Cumhuriyet Vakfı Yönetim Kurulu üyelerinden avukat Mustafa Kemal Güngör, 31 Ekim 2016 tarihinde Cumhuriyet gazetesinin yazar ve yöneticilerine yönelik bir soruşturma kapsamında İstanbul’da gözaltına alındı. 5 Kasım'da tutuklandı.
Suçlama diğer Cumhuriyet yöneticileri gibi aynıydı: Terör örgütüne üye olmamakla birlikte yardım ve görevi kötüye kullanmak.
Cumhuriyet gazetesinin yayın politikasında yapılan değişiklikler bile suçlama konusu oldu.
24 Temmuz günü İstanbul 27. Ağır Ceza Mahkemesi’nde görülen davanın ilk duruşmasında Güngör, “Görünen o ki baştan karar vermişler bizi suçlamaya, tutuklamaya, hakkımızda dava açmaya, bize eziyet etmeye” demişti. Güngör, bu sözünü bütün süreç boyunca tekrarladı.

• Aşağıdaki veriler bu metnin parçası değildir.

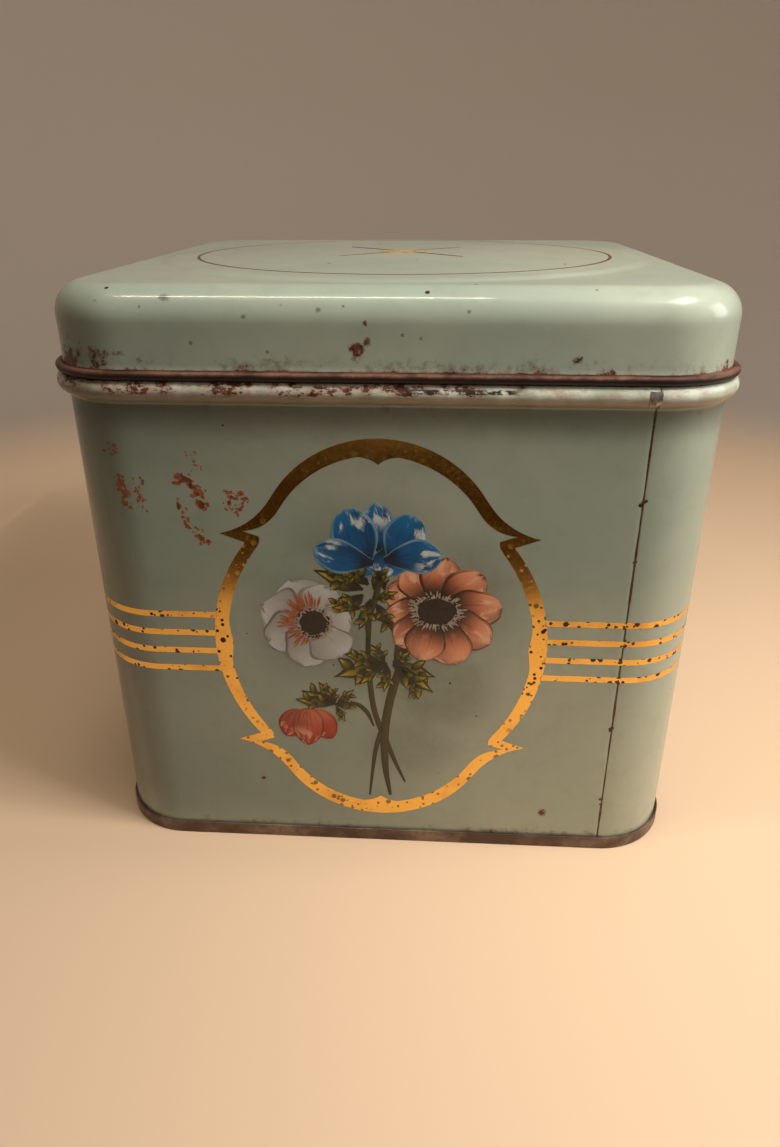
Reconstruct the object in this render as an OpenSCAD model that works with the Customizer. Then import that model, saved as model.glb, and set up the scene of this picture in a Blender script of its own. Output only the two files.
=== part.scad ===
// Square tinplate bread tin with a lift-off slip lid.
// Millimetres, +Z up. The origin is in the middle of the surface that the tin stands on,
// and the decorated front with the visible side seam faces -Y.

/* [Body] */
// Outside width and depth of the square body wall
body_w = 235; // [200:1:280]
// Outside radius of the four upright corners
corner_r = 28.6; // [22:0.1:29]
// Thickness of the tinplate
sheet_t = 0.4; // [0.3:0.05:0.45]
// Height of the middle of the stop bead that carries the lid
bead_z = 192.2; // [120:0.1:260]
// Radius of the half-round stop bead
bead_r = 3.8; // [3:0.1:4.5]
// Height of the neck above the middle of the bead
neck_h = 20; // [14:0.5:21]
// Height of the hem folded down inside the neck's mouth
neck_hem_h = 3; // [2:0.1:5]

/* [Side seams] */
// Distance of each side seam from the start of the corner beside it
seam_inset = 0.9; // [0.8:0.1:30]
// Width of the locked hooks of a side seam
lock_w = 4.6; // [3:0.1:7]
// Width of the solder strip laid over the joint in the neck
solder_w = 7; // [5:0.5:12]
// Width of the solder patch on the outside of the bead
patch_w = 4; // [3:0.5:8]

/* [Base] */
// Height of the double seam round the foot
foot_h = 5.5; // [5:0.1:7]
// Height of the sunk base panel's underside
panel_z = 4.2; // [3.2:0.1:4.2]
// Distance from the wall to the stamped step in the base panel
step_inset = 24; // [15:1:40]
// Rise of the stamped step
step_rise = 1.2; // [0.8:0.1:1.6]

/* [Lid] */
// Height of the lid's flat margin above the middle of the bead
lid_h = 33.1; // [31.5:0.1:50]
// Radius of the drawn shoulder between skirt and top
shoulder_r = 11; // [8:0.5:11]
// Clearance between the neck and the lid's skirt
lid_gap = 0.4; // [0.3:0.05:0.6]
// Radius of the steel wire in the lid's rolled edge
wire_r = 1.15; // [0.9:0.05:1.3]
// Distance from the line of the wall to the raised round panel in the lid's top
disc_inset = 15.5; // [15:0.5:40]
// Height of the step up to the raised panel
disc_rise = 0.8; // [0.4:0.1:1.5]
// Extra height of the panel's middle
crown_h = 1.4; // [0.4:0.1:3]

/* [Hidden] */
$fn = 96;

paint_green = [0.52, 0.54, 0.45];
bare_tinplate = [0.55, 0.54, 0.52];
worn_steel = [0.30, 0.24, 0.20];
solder_grey = [0.66, 0.66, 0.66];

half_w = body_w / 2;
flat_half = half_w - corner_r;        // from the middle of a face to the start of its corner
seam_x = flat_half - seam_inset;      // from the middle of a face to its side seam
fold_gap = 0.03;                      // air left between layers of folded tinplate
layer = sheet_t + fold_gap;           // pitch of the folded layers
fold_r = 0.55;                        // outside radius of the tight folds
eps = 0.01;                           // overlap that joins shapes of one solid

neck_z = bead_z + neck_h;             // rim of the neck
bead_fillet = 1.6;                    // radius between the bead and the wall below it
bead_foot = sqrt(pow(bead_r + bead_fillet, 2) - pow(bead_fillet, 2));
bead_cut = 0.35;                      // the bead's ring starts this far above its lowest point
run_out_w = 0.7 * bead_fillet;        // width of the concave run-out under the bead
run_out_past = 0.25;                  // overlap of the run-out with the bead's ring
hook_top = foot_h - sheet_t - 0.6;    // top of the body hook inside the double seam
leg_z = 2 * layer + 0.7;              // lower end of the panel's leg against the wall
rim_fold_h = 2;                       // height of the fold over the top of the double seam
rim_lap = 1;                          // overlap of that fold with the one below it
lock_z0 = foot_h + 0.4;               // the locked side seam starts just above the foot
lock_z1 = bead_z - bead_foot - 0.5;   // and stops just under the bead
solder_past = 0.7;                    // reach of the solder past the joint, towards the corner
solder_t = 0.3;                       // thickness of the strip in the neck
patch_t = 0.16;                       // thickness of the patch on the bead
patch_x = 2.2;                        // the patch keeps to the bead's outer part
fillet_w = 1.8;                       // width of the solder fillet along the lock

roll_r = wire_r + sheet_t;            // outside radius of the lid's rolled edge
roll_x = lid_gap + sheet_t + wire_r;  // its centre, out from the wall
rest_gap = 0.15;                      // air between the rolled edge and the bead
roll_z = bead_z + sqrt(pow(bead_r + roll_r + rest_gap, 2) - pow(roll_x, 2));
skirt_out = lid_gap + sheet_t;        // outside of the lid's skirt, out from the wall
lid_top_z = bead_z + lid_h;           // height of the lid's flat margin
disc_r = half_w - disc_inset;         // radius of the raised panel
dome_steps = 6;                       // rings of the panel's crown
step_w = 7;                           // width of the slope up to the raised panel
step_corner_r = corner_r - 4;         // corner radius of the base panel's stamped step
plate_lap = 0.5;                      // overlap of the lid's flat margin with what it joins
strip_gap = 0.2;                      // air between the solder strip and the neck's hem

// ---------------------------------------------------------------- flat profiles
// In a profile, x is the distance out from the wall's outer surface and y is the height.

module slab(x0, x1, y0, y1) {
    translate([x0, y0])
        square([x1 - x0, y1 - y0]);
}

// A slab whose two lower corners are round
module tongue(x0, x1, y0, y1, r) {
    slab(x0, x1, y0 + r, y1);
    slab(x0 + r, x1 - r, y0, y0 + r + eps);
    for (x = [x0 + r, x1 - r])
        translate([x, y0 + r])
            circle(r);
}

// Tinplate folded to a U that is open at the top
module fold_up(x0, x1, y0, y1) {
    difference() {
        tongue(x0, x1, y0, y1, fold_r);
        tongue(x0 + sheet_t, x1 - sheet_t, y0 + sheet_t, y1 + 1, fold_r - sheet_t);
    }
}

// The same fold open at the bottom
module fold_down(x0, x1, y0, y1) {
    translate([0, y0 + y1])
        mirror([0, 1])
            fold_up(x0, x1, y0, y1);
}

module ring(r_out, r_in) {
    difference() {
        circle(r_out);
        circle(r_in);
    }
}

// The stop bead: a half ring with a concave run-out into the wall below
module bead_profile() {
    intersection() {
        translate([0, bead_z])
            ring(bead_r, bead_r - sheet_t);
        slab(-sheet_t, bead_r + 1, bead_z - bead_r + bead_cut, bead_z + bead_r);
    }
    intersection() {
        translate([bead_fillet, bead_z - bead_foot])
            ring(bead_fillet + sheet_t, bead_fillet);
        slab(-sheet_t, run_out_w, bead_z - bead_foot, bead_z - bead_r + bead_cut + run_out_past);
    }
}

// One wall sheet from the body hook in the foot up to the hem in the neck
module wall_profile() {
    fold_up(-sheet_t, 2 * layer, layer, hook_top);
    slab(-sheet_t, 0, hook_top - eps, bead_z - bead_foot);
    bead_profile();
    slab(-sheet_t, 0, bead_z + bead_r - sheet_t, neck_z - neck_hem_h + eps);
    fold_down(-3 * sheet_t, 0, neck_z - neck_hem_h, neck_z);
}

// The base panel's rim, folded round the wall sheet's hook
module foot_profile() {
    outer = 3 * layer;
    inner = -sheet_t - layer;
    difference() {
        fold_up(inner, outer, 0, foot_h - rim_fold_h + rim_lap);
        slab(inner - 1, inner + sheet_t + eps, panel_z + sheet_t, foot_h);
    }
    fold_down(fold_gap, outer, foot_h - rim_fold_h, foot_h);
    slab(fold_gap, fold_gap + sheet_t, leg_z, foot_h - rim_fold_h + rim_lap);
}

module lid_profile() {
    slab(lid_gap, skirt_out, roll_z, lid_top_z - shoulder_r);
    intersection() {
        translate([skirt_out - shoulder_r, lid_top_z - shoulder_r])
            ring(shoulder_r, shoulder_r - sheet_t);
        slab(skirt_out - shoulder_r, skirt_out, lid_top_z - shoulder_r, lid_top_z);
    }
    slab(skirt_out - shoulder_r - 1, skirt_out - shoulder_r, lid_top_z - sheet_t, lid_top_z);
    difference() {
        translate([roll_x, roll_z])
            ring(roll_r, wire_r + fold_gap);
        slab(skirt_out, skirt_out + 0.5, roll_z, roll_z + roll_r + 1);
    }
}

module wire_profile() {
    translate([roll_x, roll_z])
        circle(wire_r);
}

// ---------------------------------------------------------------- sweeps round the square

// Places a shape, made for the front face, on face number n counted anticlockwise from above
module on_face(n) {
    rotate([0, 0, 90 * n])
        children();
}

// A profile along the front face, from x0 to x1
module along_front(x0, x1) {
    translate([x0, -flat_half, 0])
        rotate([90, 0, 90])
            linear_extrude(height = x1 - x0)
                mirror([1, 0])
                    translate([corner_r, 0])
                        children();
}

// A profile round the corner at the right-hand end of the front face
module round_corner() {
    translate([flat_half, -flat_half, 0])
        rotate([0, 0, -90])
            rotate_extrude(angle = 90)
                translate([corner_r, 0])
                    children();
}

module all_round() {
    for (n = [0 : 3])
        on_face(n) {
            along_front(-flat_half, flat_half)
                children();
            round_corner()
                children();
        }
}

// Rounded square of half width h in plan, for the base panel and the lid's top
module plan_square(h, r) {
    for (turn = [0, 90])
        rotate([0, 0, turn])
            square([2 * h, 2 * (h - r)], center = true);
    for (x = [r - h, h - r], y = [r - h, h - r])
        translate([x, y])
            circle(r);
}

// ---------------------------------------------------------------- side seam hooks
// Plan view of the joint: x runs along the front face from the seam, y goes inwards.

// Hook of the sheet that ends at the seam
module ending_hook() {
    slab(-lock_w, 0, 0, sheet_t);
    slab(-sheet_t, 0, 0, 2 * layer + sheet_t);
    slab(-lock_w, 0, 2 * layer, 2 * layer + sheet_t);
}

// Hook of the sheet that starts at the seam, stepped inwards under the other
module starting_hook() {
    fold_x = -lock_w - fold_gap - sheet_t;
    slab(fold_gap, layer, 0, 3 * layer + sheet_t);
    slab(fold_x, layer, 3 * layer, 3 * layer + sheet_t);
    slab(fold_x, fold_x + sheet_t, layer, 3 * layer + sheet_t);
    slab(fold_x, -sheet_t - fold_gap, layer, layer + sheet_t);
}

module at_seam(z0, z1) {
    translate([seam_x, -half_w, z0])
        linear_extrude(height = z1 - z0)
            children();
}

// One wall sheet: from its start on the front face, round the right-hand side, to its end
// on the back face
module wall_sheet() {
    along_front(seam_x + fold_gap, flat_half)
        wall_profile();
    round_corner()
        wall_profile();
    on_face(1) {
        along_front(-flat_half, flat_half)
            wall_profile();
        round_corner()
            wall_profile();
    }
    on_face(2) {
        along_front(-flat_half, seam_x)
            wall_profile();
        at_seam(lock_z0, lock_z1)
            ending_hook();
    }
    at_seam(lock_z0, lock_z1)
        starting_hook();
}

// Solder of one side seam: a fillet along the lock, a strip in the neck and a patch on the bead
module seam_solder() {
    fillet_x = -lock_w - sheet_t - 2 * fold_gap;
    at_seam(lock_z0, lock_z1)
        polygon([[fillet_x, layer], [fillet_x, 3 * layer + sheet_t], [fillet_x - fillet_w, layer]]);
    at_seam(bead_z + bead_r, neck_z - neck_hem_h - strip_gap)
        slab(solder_past - solder_w, solder_past, layer, layer + solder_t);
    along_front(seam_x + solder_past - patch_w, seam_x + solder_past)
        intersection() {
            translate([0, bead_z])
                ring(bead_r + fold_gap + patch_t, bead_r + fold_gap);
            slab(patch_x, bead_r + 1, bead_z - patch_x, bead_z + patch_x);
        }
}

// ---------------------------------------------------------------- parts

module right_wall_sheet() {
    color(paint_green)
        wall_sheet();
}

module left_wall_sheet() {
    color(paint_green)
        rotate([0, 0, 180])
            wall_sheet();
}

module base_panel() {
    plate_h = half_w - layer - sheet_t / 2;
    step_h = half_w - step_inset;
    color(worn_steel) {
        all_round()
            foot_profile();
        difference() {
            translate([0, 0, panel_z])
                linear_extrude(height = sheet_t)
                    plan_square(plate_h, plate_h - flat_half);
            translate([0, 0, panel_z - 1])
                linear_extrude(height = 3)
                    plan_square(step_h - sheet_t, step_corner_r);
        }
        translate([0, 0, panel_z])
            linear_extrude(height = step_rise + sheet_t)
                difference() {
                    plan_square(step_h, step_corner_r + sheet_t);
                    plan_square(step_h - sheet_t, step_corner_r);
                }
        translate([0, 0, panel_z + step_rise])
            linear_extrude(height = sheet_t)
                plan_square(step_h - sheet_t + eps, step_corner_r);
    }
}

module front_seam_solder() {
    color(solder_grey)
        seam_solder();
}

module back_seam_solder() {
    color(solder_grey)
        rotate([0, 0, 180])
            seam_solder();
}

// Height of the raised panel above the margin at radius r
function panel_rise(r) =
    r >= disc_r + step_w / 2 ? 0 :
    r >= disc_r - step_w / 2 ? disc_rise * (disc_r + step_w / 2 - r) / step_w :
    disc_rise + crown_h * (1 - pow(r / (disc_r - step_w / 2), 2));

module raised_panel() {
    in_r = disc_r - step_w / 2;
    radii = concat([disc_r + step_w / 2 + 1], [disc_r + step_w / 2],
        [for (i = [0 : dome_steps]) in_r * (1 - i / dome_steps)]);
    top = [for (r = radii) [r, lid_top_z + panel_rise(r)]];
    under = [for (i = [len(radii) - 1 : -1 : 0])
        [radii[i], lid_top_z - sheet_t + panel_rise(radii[i])]];
    rotate_extrude()
        polygon(concat(top, under));
}

module lid_shell() {
    margin_h = half_w + skirt_out - shoulder_r;
    color(paint_green) {
        all_round()
            lid_profile();
        difference() {
            translate([0, 0, lid_top_z - sheet_t])
                linear_extrude(height = sheet_t)
                    plan_square(margin_h - plate_lap, margin_h - plate_lap - flat_half);
            translate([0, 0, lid_top_z - 1])
                cylinder(h = 2, r = disc_r + step_w / 2 + plate_lap);
        }
        raised_panel();
    }
}

module lid_edge_wire() {
    color(worn_steel)
        all_round()
            wire_profile();
}

left_wall_sheet();
right_wall_sheet();
base_panel();
front_seam_solder();
back_seam_solder();
lid_shell();
lid_edge_wire();
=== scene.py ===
# A printed tinplate bread tin: finer skins, printing and wear over the CAD, and a studio.
import math
import random

import bpy
import numpy as np
from mathutils import Matrix, Vector


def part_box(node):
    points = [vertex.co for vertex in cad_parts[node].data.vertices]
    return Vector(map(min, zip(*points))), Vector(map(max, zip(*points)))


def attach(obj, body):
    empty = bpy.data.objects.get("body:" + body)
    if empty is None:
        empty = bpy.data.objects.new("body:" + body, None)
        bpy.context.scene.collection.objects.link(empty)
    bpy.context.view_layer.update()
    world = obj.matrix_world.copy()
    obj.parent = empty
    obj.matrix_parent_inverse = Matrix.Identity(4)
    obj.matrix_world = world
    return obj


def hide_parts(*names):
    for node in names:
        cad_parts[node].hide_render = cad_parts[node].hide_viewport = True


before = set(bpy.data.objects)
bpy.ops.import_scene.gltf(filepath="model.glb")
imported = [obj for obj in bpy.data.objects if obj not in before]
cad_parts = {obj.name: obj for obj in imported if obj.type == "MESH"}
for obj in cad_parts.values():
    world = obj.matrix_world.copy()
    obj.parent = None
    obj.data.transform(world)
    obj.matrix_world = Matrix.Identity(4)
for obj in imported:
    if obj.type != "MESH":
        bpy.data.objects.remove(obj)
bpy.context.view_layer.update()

# ---------------------------------------------------------------- sizes, in millimetres
# The printed tin's own sizes come from the frame where a node's box gives them.

MM = 0.001


def box_mm(node):
    """Lowest and highest corner of a CAD node, in millimetres."""
    low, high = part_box(node)
    return low / MM, high / MM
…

FETÖ üyeliğinden yargılanan savcı Murat İnam'ın hazırladığı soruşturma dosyasına göre hazırlanan iddianame için Güngör'ün "Bizi FETÖ’ye yardım etmekle suçluyor ve bizler 9 aydır tutukluyuz. Komik değil mi?” sözleri Türkiye'deki adalet sistemine dair de çok şey söylüyordu.
Güngör Silivri Cezaevi'nde geçirdiği 9 ay sonunda tahliye edildi. Tutuksuz yargılandığı davanın sonuçlanmasının ardından ise yeniden cezaevine girdi. Bu kez adres Kandıra Cezaevi'ydi. Zira 5 yılın altında aldığı ceza istinaf mahkemesi tarafından onanmış, ceza kesinleşmişti. Çıkarılan bir kanun nedeniyle karar temyiz edilemiyordu.
Kandıra'da geçen 4,5 ayın ardından Yargıtay 16. Ağır Ceza Mahkemesi'nin verdiği kararla tahliye edildi.
Toplamda 13.5 ay cezaevinde kalan Mustafa Kemal Güngör, cezaevinde kaldığı günleri T24'e anlattı.
Gezi, Sözcü, ÇHD'li avukatlar davasını, pek çok siyasetçi ve belediye başkanının yargılandığı davaları 'hukuka aykırı' davalar olarak niteleyen Güngör; "iktidarın yargı üzerindeki gölgesinin kalkması için köklü bir anayasa değişikliğine ihtiyaç var" dedi.
Mustafa Kemal Güngör, 13.5 ay boyunca özgürlüklerinden, hayatlarından çalındığını belirterek "Bizler hukukun üstünlüğüne göre değil, üstünlerin hukukuna göre yargılandık" diye konuştu.